# GIVEN REQUEST:
Please output the lines shown below exactly as they appear.

# STORED DATA:
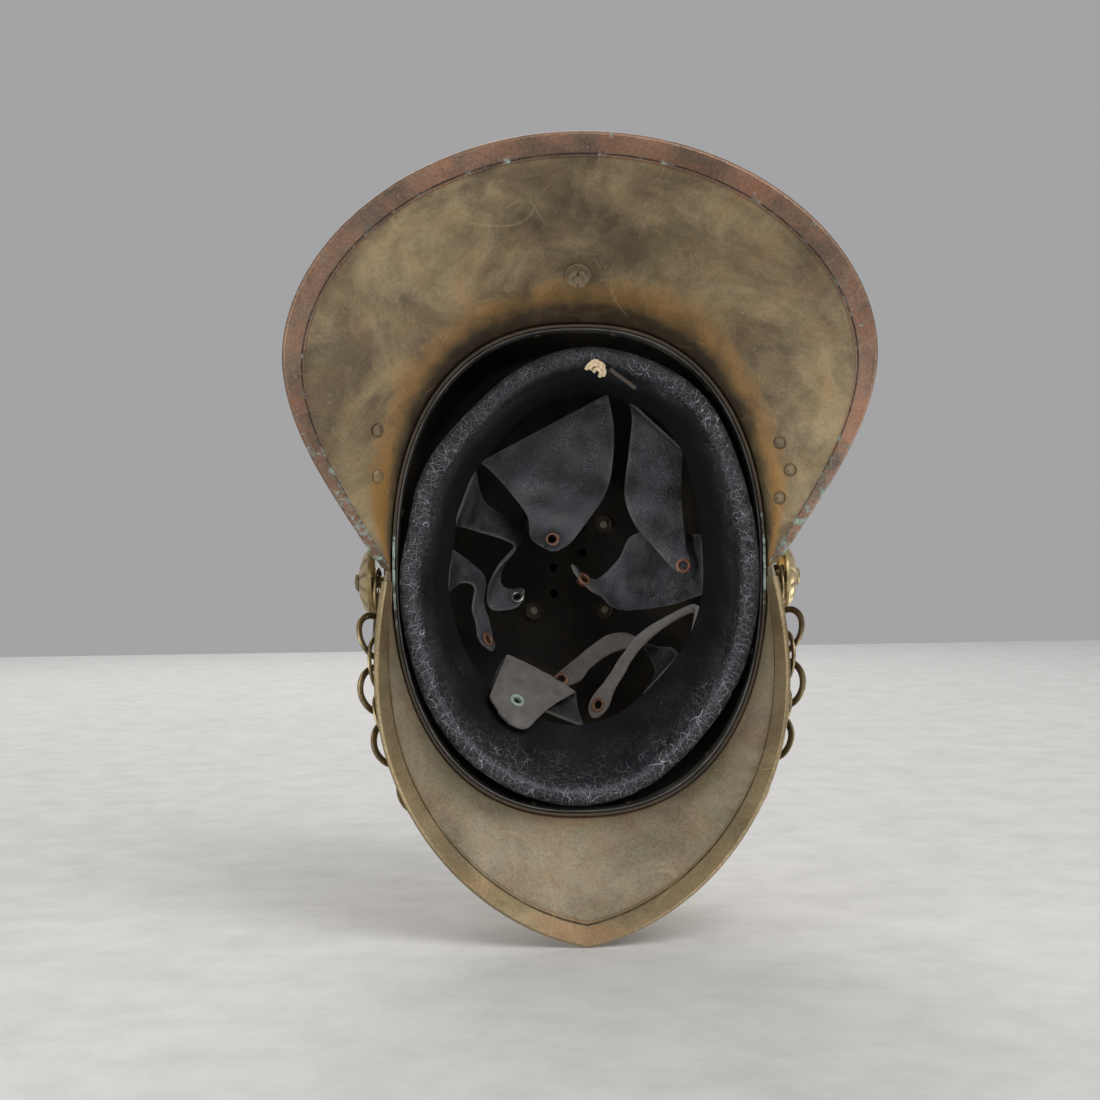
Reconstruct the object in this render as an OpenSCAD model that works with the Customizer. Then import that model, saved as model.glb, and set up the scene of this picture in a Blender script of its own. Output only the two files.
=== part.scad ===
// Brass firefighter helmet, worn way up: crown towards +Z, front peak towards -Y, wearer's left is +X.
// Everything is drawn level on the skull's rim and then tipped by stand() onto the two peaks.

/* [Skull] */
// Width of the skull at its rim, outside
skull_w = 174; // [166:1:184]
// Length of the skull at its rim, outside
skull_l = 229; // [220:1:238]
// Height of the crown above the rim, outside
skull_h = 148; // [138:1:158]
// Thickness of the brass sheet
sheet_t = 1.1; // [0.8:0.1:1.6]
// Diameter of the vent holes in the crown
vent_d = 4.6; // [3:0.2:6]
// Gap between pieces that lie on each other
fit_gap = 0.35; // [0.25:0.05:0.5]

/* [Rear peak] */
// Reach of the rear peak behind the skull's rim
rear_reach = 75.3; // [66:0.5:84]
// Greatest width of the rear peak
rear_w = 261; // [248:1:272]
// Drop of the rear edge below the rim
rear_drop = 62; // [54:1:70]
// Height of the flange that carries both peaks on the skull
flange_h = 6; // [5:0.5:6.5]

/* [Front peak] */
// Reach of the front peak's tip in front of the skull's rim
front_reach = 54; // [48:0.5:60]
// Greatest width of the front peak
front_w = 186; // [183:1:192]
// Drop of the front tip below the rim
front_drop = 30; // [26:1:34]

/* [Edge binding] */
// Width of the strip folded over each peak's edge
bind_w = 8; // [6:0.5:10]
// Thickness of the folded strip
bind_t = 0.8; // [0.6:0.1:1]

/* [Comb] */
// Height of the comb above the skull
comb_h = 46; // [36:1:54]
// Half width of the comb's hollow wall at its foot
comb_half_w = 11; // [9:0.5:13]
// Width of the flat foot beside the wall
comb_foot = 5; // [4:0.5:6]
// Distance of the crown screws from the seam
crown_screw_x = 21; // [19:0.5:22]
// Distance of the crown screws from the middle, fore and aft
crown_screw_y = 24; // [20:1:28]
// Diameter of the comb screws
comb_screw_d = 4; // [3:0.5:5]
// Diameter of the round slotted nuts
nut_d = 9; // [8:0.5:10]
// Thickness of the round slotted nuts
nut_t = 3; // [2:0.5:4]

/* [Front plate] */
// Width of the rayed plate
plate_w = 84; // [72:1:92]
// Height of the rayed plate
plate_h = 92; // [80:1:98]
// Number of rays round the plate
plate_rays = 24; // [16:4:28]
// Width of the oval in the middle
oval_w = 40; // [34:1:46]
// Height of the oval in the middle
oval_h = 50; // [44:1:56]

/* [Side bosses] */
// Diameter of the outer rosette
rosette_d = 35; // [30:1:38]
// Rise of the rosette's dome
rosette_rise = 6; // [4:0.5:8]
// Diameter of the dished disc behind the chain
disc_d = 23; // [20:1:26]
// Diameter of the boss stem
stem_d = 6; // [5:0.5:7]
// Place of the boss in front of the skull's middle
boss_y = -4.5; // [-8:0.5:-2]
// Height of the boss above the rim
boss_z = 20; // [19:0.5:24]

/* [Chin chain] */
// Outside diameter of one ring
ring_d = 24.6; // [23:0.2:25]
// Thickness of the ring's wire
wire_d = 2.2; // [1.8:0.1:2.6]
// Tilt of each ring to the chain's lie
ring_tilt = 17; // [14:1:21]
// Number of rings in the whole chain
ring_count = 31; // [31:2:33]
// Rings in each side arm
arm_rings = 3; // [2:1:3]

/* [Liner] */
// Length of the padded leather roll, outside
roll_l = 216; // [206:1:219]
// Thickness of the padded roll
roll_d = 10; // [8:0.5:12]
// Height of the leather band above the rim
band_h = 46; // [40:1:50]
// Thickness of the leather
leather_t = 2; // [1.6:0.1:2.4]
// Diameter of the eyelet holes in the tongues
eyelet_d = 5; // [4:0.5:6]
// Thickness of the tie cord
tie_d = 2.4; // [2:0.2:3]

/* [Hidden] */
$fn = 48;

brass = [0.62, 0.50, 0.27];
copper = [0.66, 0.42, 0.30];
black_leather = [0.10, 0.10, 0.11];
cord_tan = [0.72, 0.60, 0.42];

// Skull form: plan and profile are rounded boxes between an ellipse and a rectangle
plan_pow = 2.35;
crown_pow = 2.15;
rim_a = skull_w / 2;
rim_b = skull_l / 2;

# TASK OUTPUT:
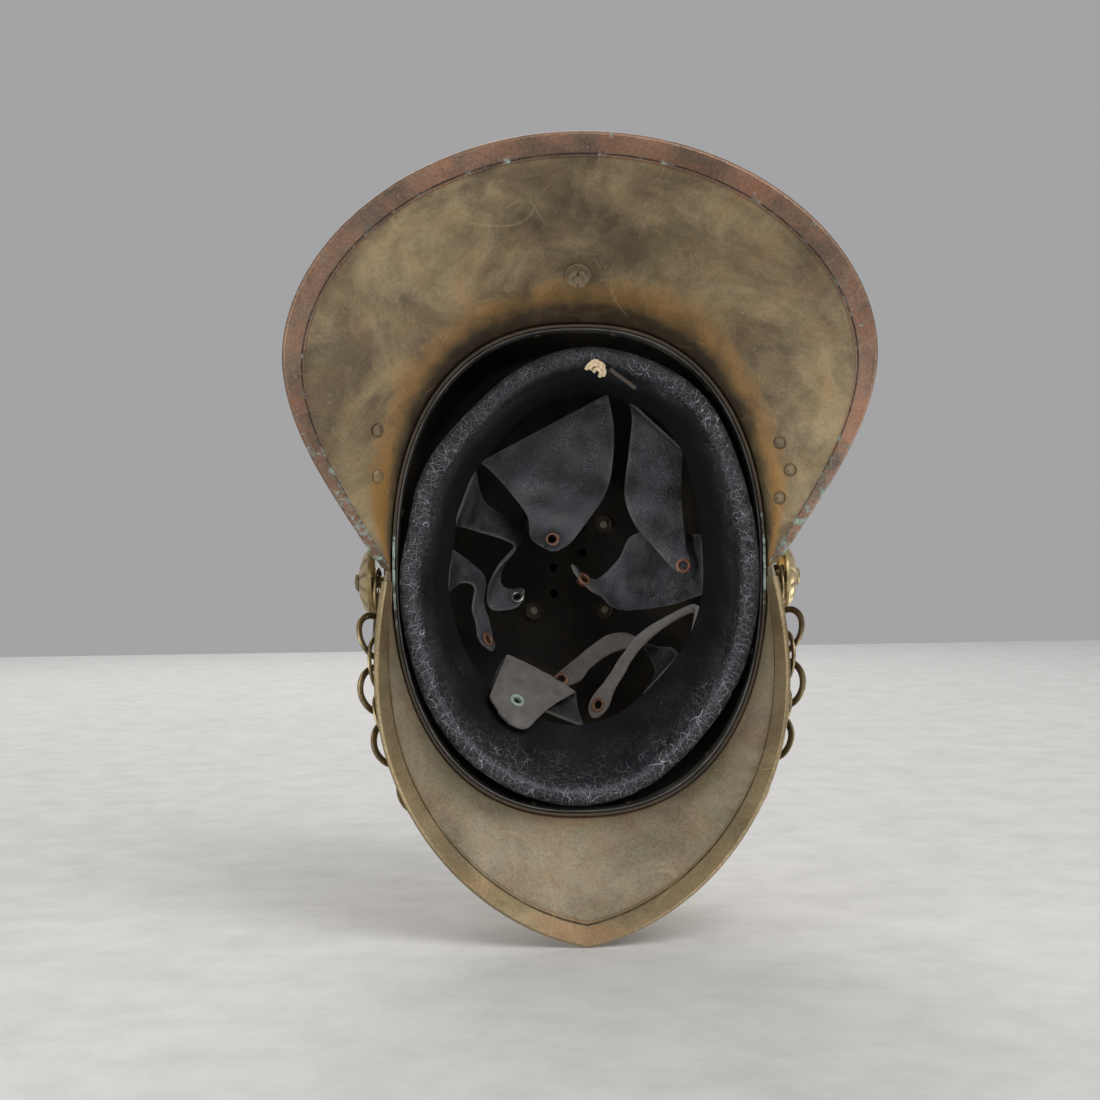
Reconstruct the object in this render as an OpenSCAD model that works with the Customizer. Then import that model, saved as model.glb, and set up the scene of this picture in a Blender script of its own. Output only the two files.
=== part.scad ===
// Brass firefighter helmet, worn way up: crown towards +Z, front peak towards -Y, wearer's left is +X.
// Everything is drawn level on the skull's rim and then tipped by stand() onto the two peaks.

/* [Skull] */
// Width of the skull at its rim, outside
skull_w = 174; // [166:1:184]
// Length of the skull at its rim, outside
skull_l = 229; // [220:1:238]
// Height of the crown above the rim, outside
skull_h = 148; // [138:1:158]
// Thickness of the brass sheet
sheet_t = 1.1; // [0.8:0.1:1.6]
// Diameter of the vent holes in the crown
vent_d = 4.6; // [3:0.2:6]
// Gap between pieces that lie on each other
fit_gap = 0.35; // [0.25:0.05:0.5]

/* [Rear peak] */
// Reach of the rear peak behind the skull's rim
rear_reach = 75.3; // [66:0.5:84]
// Greatest width of the rear peak
rear_w = 261; // [248:1:272]
// Drop of the rear edge below the rim
rear_drop = 62; // [54:1:70]
// Height of the flange that carries both peaks on the skull
flange_h = 6; // [5:0.5:6.5]

/* [Front peak] */
// Reach of the front peak's tip in front of the skull's rim
front_reach = 54; // [48:0.5:60]
// Greatest width of the front peak
front_w = 186; // [183:1:192]
// Drop of the front tip below the rim
front_drop = 30; // [26:1:34]

/* [Edge binding] */
// Width of the strip folded over each peak's edge
bind_w = 8; // [6:0.5:10]
// Thickness of the folded strip
bind_t = 0.8; // [0.6:0.1:1]

/* [Comb] */
// Height of the comb above the skull
comb_h = 46; // [36:1:54]
// Half width of the comb's hollow wall at its foot
comb_half_w = 11; // [9:0.5:13]
// Width of the flat foot beside the wall
comb_foot = 5; // [4:0.5:6]
// Distance of the crown screws from the seam
crown_screw_x = 21; // [19:0.5:22]
// Distance of the crown screws from the middle, fore and aft
crown_screw_y = 24; // [20:1:28]
// Diameter of the comb screws
comb_screw_d = 4; // [3:0.5:5]
// Diameter of the round slotted nuts
nut_d = 9; // [8:0.5:10]
// Thickness of the round slotted nuts
nut_t = 3; // [2:0.5:4]

/* [Front plate] */
// Width of the rayed plate
plate_w = 84; // [72:1:92]
// Height of the rayed plate
plate_h = 92; // [80:1:98]
// Number of rays round the plate
plate_rays = 24; // [16:4:28]
// Width of the oval in the middle
oval_w = 40; // [34:1:46]
// Height of the oval in the middle
oval_h = 50; // [44:1:56]

/* [Side bosses] */
// Diameter of the outer rosette
rosette_d = 35; // [30:1:38]
// Rise of the rosette's dome
rosette_rise = 6; // [4:0.5:8]
// Diameter of the dished disc behind the chain
disc_d = 23; // [20:1:26]
// Diameter of the boss stem
stem_d = 6; // [5:0.5:7]
// Place of the boss in front of the skull's middle
boss_y = -4.5; // [-8:0.5:-2]
// Height of the boss above the rim
boss_z = 20; // [19:0.5:24]

/* [Chin chain] */
// Outside diameter of one ring
ring_d = 24.6; // [23:0.2:25]
// Thickness of the ring's wire
wire_d = 2.2; // [1.8:0.1:2.6]
// Tilt of each ring to the chain's lie
ring_tilt = 17; // [14:1:21]
// Number of rings in the whole chain
ring_count = 31; // [31:2:33]
// Rings in each side arm
arm_rings = 3; // [2:1:3]

/* [Liner] */
// Length of the padded leather roll, outside
roll_l = 216; // [206:1:219]
// Thickness of the padded roll
roll_d = 10; // [8:0.5:12]
// Height of the leather band above the rim
band_h = 46; // [40:1:50]
// Thickness of the leather
leather_t = 2; // [1.6:0.1:2.4]
// Diameter of the eyelet holes in the tongues
eyelet_d = 5; // [4:0.5:6]
// Thickness of the tie cord
tie_d = 2.4; // [2:0.2:3]

/* [Hidden] */
$fn = 48;

brass = [0.62, 0.50, 0.27];
copper = [0.66, 0.42, 0.30];
black_leather = [0.10, 0.10, 0.11];
cord_tan = [0.72, 0.60, 0.42];

// Skull form: plan and profile are rounded boxes between an ellipse and a rectangle
plan_pow = 2.35;
crown_pow = 2.15;
rim_a = skull_w / 2;
rim_b = skull_l / 2;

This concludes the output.